* TASK DATA *
----

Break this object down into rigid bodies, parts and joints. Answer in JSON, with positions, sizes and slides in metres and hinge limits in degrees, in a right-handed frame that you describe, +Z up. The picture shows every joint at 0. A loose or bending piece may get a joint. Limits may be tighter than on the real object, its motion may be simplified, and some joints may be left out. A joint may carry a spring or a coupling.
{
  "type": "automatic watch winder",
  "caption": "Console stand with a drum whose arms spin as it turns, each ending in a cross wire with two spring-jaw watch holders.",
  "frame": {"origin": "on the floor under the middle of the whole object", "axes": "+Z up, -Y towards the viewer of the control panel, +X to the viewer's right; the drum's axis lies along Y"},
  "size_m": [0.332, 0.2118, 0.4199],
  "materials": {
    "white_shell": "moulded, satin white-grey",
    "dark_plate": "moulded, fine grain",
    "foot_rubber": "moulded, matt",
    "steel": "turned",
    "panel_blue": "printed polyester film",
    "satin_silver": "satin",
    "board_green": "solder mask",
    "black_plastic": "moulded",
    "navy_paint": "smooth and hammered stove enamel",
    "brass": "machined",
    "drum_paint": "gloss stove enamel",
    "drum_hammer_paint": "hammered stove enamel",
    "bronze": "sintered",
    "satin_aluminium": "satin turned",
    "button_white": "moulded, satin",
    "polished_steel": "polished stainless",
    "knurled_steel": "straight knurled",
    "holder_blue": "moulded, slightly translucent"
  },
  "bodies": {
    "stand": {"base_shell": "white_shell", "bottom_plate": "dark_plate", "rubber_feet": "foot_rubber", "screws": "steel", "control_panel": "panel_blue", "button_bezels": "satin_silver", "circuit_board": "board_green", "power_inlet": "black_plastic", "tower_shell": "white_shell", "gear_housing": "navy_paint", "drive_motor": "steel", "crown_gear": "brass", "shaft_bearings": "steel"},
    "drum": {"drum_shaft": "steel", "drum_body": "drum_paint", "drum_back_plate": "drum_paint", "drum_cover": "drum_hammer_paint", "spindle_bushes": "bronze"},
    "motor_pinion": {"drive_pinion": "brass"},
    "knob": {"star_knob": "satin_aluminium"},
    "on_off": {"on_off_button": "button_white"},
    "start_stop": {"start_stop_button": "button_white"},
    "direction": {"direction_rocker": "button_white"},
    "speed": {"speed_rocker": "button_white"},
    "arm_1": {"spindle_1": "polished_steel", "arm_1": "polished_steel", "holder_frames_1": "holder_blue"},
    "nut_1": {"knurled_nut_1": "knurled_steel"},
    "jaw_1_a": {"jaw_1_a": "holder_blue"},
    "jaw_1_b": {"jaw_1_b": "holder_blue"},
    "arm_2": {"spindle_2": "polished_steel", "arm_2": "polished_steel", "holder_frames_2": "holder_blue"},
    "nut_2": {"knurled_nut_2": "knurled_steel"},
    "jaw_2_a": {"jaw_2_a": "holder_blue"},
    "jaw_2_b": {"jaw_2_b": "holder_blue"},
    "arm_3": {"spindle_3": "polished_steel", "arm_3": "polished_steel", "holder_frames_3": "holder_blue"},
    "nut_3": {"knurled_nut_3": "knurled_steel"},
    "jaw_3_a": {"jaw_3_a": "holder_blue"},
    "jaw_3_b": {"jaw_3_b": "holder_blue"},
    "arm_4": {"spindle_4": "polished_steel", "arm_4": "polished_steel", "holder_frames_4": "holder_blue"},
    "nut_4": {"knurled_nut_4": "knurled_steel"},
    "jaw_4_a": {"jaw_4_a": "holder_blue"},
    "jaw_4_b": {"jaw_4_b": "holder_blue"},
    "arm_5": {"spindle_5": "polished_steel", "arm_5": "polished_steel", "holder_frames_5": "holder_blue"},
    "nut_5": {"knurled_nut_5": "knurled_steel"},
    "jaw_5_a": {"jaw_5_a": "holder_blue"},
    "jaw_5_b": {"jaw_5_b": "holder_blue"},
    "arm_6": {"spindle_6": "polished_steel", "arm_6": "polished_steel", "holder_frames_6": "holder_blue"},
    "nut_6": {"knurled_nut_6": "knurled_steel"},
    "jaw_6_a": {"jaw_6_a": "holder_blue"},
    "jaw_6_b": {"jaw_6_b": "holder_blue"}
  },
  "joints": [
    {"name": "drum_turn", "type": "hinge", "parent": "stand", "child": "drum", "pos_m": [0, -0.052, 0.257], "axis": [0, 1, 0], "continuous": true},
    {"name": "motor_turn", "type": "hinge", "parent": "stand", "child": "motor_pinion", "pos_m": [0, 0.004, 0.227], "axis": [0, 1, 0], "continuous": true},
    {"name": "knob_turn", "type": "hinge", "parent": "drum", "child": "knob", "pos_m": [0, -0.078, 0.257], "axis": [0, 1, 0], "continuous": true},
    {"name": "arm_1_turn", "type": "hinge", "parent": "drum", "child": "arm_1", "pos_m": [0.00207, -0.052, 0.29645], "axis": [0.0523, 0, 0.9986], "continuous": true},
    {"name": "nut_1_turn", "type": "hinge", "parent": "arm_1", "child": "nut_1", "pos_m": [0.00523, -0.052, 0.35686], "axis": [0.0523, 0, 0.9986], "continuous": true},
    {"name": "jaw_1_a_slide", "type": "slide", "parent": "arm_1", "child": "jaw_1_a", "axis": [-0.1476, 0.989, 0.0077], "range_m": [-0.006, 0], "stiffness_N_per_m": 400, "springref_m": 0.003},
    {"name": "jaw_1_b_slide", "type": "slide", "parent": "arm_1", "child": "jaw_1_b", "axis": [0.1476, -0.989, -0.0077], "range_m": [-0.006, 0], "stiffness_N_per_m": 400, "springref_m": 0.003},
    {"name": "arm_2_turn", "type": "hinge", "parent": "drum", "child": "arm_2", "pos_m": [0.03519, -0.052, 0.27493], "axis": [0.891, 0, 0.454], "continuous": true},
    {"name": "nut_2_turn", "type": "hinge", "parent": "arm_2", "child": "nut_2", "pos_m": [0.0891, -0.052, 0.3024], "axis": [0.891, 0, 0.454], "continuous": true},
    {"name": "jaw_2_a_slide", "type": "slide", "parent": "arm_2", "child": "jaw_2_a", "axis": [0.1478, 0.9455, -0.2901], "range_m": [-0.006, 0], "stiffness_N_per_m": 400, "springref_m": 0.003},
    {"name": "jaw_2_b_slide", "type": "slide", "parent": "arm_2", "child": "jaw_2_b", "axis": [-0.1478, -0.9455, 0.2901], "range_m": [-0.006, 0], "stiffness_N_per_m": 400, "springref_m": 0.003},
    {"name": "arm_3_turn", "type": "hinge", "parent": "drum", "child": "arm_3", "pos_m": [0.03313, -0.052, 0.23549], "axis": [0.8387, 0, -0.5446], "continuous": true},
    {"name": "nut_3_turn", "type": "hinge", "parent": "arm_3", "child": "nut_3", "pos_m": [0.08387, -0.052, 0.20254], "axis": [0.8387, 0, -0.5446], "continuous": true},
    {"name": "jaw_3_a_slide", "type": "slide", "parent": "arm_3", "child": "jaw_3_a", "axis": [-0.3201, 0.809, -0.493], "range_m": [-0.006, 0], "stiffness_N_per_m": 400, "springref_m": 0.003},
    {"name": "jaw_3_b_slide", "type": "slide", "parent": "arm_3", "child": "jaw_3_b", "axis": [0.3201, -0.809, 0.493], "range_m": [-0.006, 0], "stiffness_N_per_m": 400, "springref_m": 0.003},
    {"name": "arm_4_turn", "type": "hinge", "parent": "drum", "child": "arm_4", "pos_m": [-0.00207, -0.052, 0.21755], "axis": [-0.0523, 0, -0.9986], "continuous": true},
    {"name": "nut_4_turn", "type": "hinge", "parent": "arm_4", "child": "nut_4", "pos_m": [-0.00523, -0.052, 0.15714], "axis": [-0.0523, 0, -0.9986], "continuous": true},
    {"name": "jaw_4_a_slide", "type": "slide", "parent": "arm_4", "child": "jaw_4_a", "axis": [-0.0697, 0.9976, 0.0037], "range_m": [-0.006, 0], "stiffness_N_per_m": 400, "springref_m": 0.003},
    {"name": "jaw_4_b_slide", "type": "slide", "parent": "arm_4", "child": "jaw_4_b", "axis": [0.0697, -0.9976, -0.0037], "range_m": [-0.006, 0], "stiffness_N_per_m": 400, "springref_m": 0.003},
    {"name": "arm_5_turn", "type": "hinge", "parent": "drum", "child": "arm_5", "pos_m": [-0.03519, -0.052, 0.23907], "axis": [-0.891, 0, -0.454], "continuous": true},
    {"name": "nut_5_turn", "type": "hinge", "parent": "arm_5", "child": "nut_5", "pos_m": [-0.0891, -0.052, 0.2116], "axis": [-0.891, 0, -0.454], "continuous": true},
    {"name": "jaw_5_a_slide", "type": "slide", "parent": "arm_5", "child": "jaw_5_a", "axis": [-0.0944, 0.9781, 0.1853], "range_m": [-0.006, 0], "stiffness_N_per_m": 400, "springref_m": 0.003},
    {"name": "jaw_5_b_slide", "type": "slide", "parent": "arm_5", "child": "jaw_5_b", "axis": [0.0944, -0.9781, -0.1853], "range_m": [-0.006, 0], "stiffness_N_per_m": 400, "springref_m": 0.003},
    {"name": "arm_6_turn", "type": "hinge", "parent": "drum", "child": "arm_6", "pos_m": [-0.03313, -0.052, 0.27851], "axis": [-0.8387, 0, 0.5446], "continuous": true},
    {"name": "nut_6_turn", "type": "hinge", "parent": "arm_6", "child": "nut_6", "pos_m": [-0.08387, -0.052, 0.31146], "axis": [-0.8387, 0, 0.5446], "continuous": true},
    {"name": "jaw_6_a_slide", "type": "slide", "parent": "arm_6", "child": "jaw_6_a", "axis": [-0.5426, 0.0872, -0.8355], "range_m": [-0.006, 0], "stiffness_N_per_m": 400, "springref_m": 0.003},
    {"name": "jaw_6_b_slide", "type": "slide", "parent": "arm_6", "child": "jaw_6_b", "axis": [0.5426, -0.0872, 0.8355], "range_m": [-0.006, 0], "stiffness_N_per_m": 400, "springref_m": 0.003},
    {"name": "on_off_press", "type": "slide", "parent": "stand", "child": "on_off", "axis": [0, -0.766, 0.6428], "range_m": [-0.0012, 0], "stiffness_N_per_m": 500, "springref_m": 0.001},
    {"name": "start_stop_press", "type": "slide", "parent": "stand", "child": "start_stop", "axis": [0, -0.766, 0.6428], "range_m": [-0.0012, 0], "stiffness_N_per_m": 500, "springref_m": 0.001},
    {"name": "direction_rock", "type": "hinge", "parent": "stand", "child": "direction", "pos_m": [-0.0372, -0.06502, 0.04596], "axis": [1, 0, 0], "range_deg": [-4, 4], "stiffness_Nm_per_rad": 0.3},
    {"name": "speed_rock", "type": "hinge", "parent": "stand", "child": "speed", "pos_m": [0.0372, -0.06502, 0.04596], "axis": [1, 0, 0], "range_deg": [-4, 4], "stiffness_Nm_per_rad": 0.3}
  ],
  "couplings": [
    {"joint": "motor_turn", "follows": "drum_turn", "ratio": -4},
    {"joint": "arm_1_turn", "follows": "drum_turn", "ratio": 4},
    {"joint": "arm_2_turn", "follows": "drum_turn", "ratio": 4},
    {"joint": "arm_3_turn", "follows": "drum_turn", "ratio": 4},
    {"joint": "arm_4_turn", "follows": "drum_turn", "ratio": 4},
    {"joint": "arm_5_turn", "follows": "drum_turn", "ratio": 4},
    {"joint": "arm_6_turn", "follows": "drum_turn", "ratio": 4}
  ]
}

----

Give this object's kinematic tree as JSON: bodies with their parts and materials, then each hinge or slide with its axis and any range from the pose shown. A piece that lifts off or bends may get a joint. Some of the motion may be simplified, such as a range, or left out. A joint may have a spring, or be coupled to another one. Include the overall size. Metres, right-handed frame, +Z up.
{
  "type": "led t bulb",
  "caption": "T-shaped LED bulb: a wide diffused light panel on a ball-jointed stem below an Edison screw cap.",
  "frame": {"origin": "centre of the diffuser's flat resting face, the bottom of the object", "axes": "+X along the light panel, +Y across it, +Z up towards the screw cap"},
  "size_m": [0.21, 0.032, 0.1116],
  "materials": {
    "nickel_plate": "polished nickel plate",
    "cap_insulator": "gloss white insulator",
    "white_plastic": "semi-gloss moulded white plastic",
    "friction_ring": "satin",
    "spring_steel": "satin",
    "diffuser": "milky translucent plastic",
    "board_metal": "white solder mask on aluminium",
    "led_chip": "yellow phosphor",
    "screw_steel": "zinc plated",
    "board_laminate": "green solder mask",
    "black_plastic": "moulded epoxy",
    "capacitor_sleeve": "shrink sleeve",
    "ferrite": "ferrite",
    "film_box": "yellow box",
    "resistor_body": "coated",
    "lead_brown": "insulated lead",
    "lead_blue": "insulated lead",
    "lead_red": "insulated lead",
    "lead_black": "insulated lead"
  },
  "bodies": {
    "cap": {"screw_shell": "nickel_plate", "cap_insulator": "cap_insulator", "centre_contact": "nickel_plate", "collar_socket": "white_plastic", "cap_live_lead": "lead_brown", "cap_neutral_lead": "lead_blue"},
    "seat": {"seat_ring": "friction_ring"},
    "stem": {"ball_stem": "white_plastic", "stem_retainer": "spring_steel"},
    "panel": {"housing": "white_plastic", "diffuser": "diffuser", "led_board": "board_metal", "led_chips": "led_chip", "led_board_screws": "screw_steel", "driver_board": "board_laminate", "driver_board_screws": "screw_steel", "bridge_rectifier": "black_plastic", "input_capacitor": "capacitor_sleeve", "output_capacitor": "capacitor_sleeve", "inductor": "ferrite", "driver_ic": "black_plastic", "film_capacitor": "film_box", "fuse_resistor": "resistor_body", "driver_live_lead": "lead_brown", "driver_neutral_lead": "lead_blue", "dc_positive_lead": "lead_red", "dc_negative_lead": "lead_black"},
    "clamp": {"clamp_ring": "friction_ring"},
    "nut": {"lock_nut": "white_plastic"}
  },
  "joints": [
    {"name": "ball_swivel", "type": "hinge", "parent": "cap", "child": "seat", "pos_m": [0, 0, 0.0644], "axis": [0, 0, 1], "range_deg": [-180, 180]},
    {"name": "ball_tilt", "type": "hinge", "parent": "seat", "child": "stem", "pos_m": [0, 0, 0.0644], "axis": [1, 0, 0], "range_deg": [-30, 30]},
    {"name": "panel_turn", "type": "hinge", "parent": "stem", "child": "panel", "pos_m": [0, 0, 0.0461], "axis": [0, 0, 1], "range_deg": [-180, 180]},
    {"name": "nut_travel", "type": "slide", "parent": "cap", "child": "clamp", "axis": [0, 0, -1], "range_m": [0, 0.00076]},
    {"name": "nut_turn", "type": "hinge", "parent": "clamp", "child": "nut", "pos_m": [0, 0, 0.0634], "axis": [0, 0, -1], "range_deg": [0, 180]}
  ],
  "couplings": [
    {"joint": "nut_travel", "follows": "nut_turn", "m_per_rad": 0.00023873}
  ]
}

----

* PROBLEM TO SOLVE *
Find every line with the word "piece" and state how many there are, with no other words.

* ANSWER FOR THE TASK *
2